Now take the right side again and fold it in halft onto the left side.

Now the paper is 1/16 it's original size.

Finally, pick up the paper so that the smallest flat edge is facing you (you will have do some rotations).

This is equivalent to looking at a cylinder and wanting the circular area facing you.

Carefully unfold the paper and keep the unfolding edges at right angles.

Do this unfolding 4 times.

You should get something like a zig-zag in the same input.

Hope this helps.

Posted: **Sat May 06, 2006 6:33 am**

That's kind of mean.

Posted: **Sat Jul 08, 2006 7:39 pm**

HINT:

List down the direction of each step for N=1.

List down the direction of each step for N=2.

You will see an obvious recursive pattern.

List down the direction of each step for N=1.

List down the direction of each step for N=2.

You will see an obvious recursive pattern.

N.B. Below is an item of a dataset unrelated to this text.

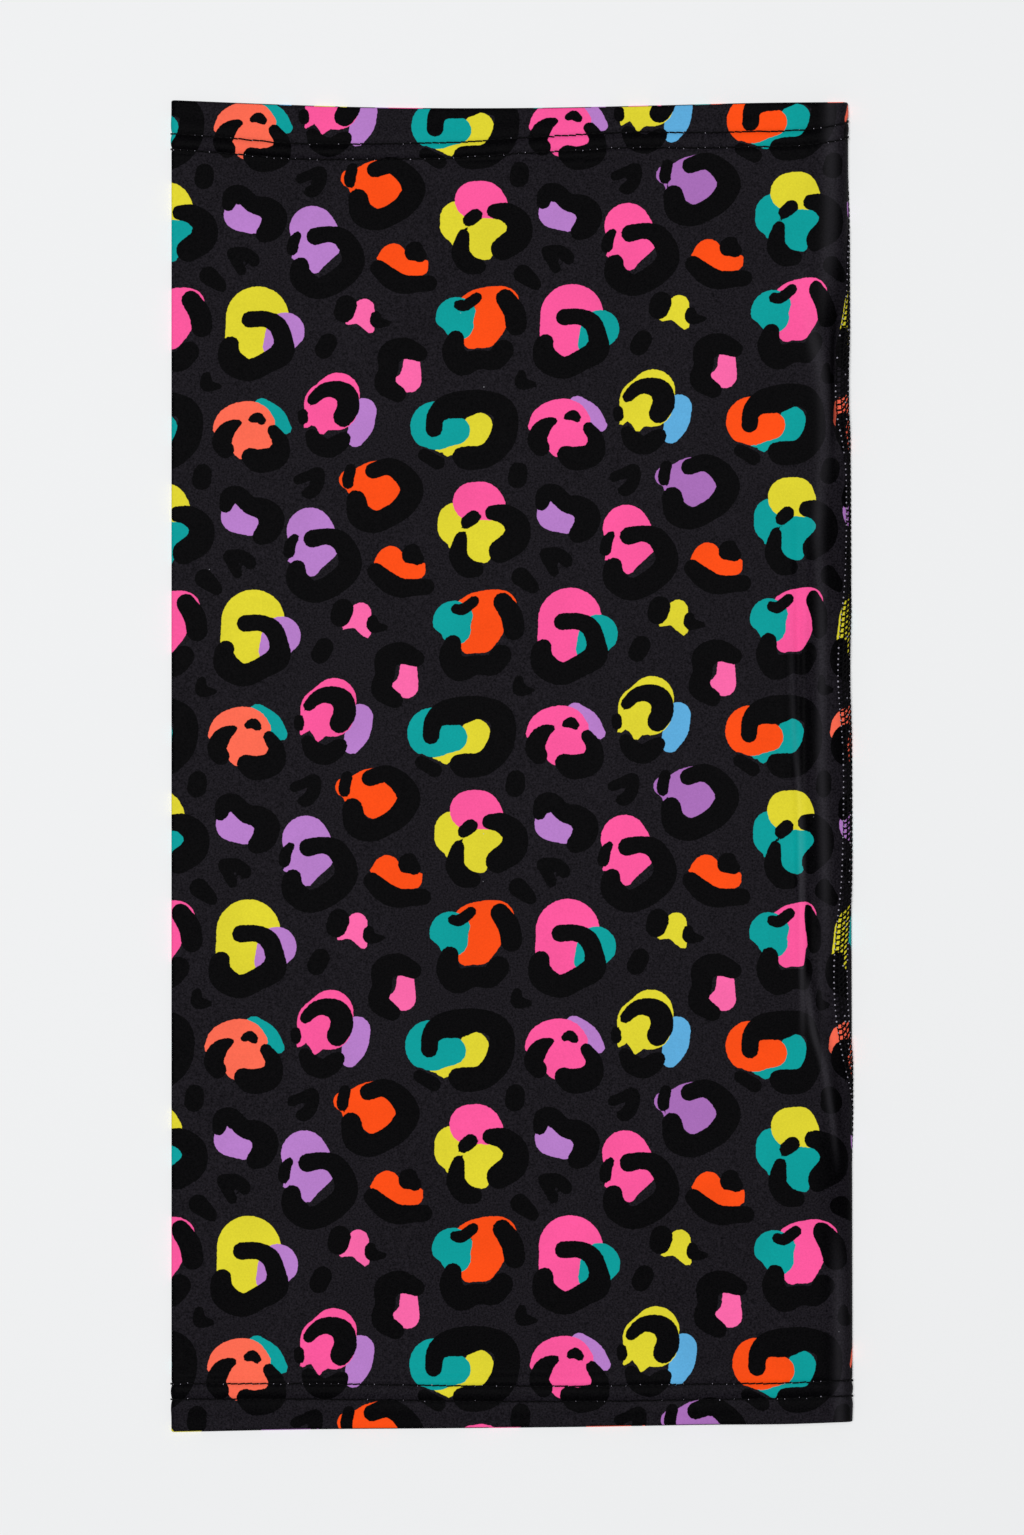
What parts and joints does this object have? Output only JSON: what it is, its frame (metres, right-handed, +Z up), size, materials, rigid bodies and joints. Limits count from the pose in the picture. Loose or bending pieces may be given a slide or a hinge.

Posted: **Thu Jul 13, 2006 11:03 am**

The picture you are asked to draw in this problem is actually a fractal, known as the dragon curve in the world of fractal geometry. Fractal geometry has very neat and clean techinque for drawing this figure. One way is to consider it as a input string for some context sensitive grammer and evaluate the string n times. another way is to use turtle geometry.

a lot more than enough hints given.

a lot more than enough hints given.

Posted: **Fri Jul 14, 2006 3:35 am**

Were we supposed to know this to solve the problem?Raiyan Kamal wrote:The picture you are asked to draw in this problem is actually a fractal, known as the dragon curve in the world of fractal geometry. Fractal geometry has very neat and clean techinque for drawing this figure. One way is to consider it as a input string for some context sensitive grammer and evaluate the string n times. another way is to use turtle geometry.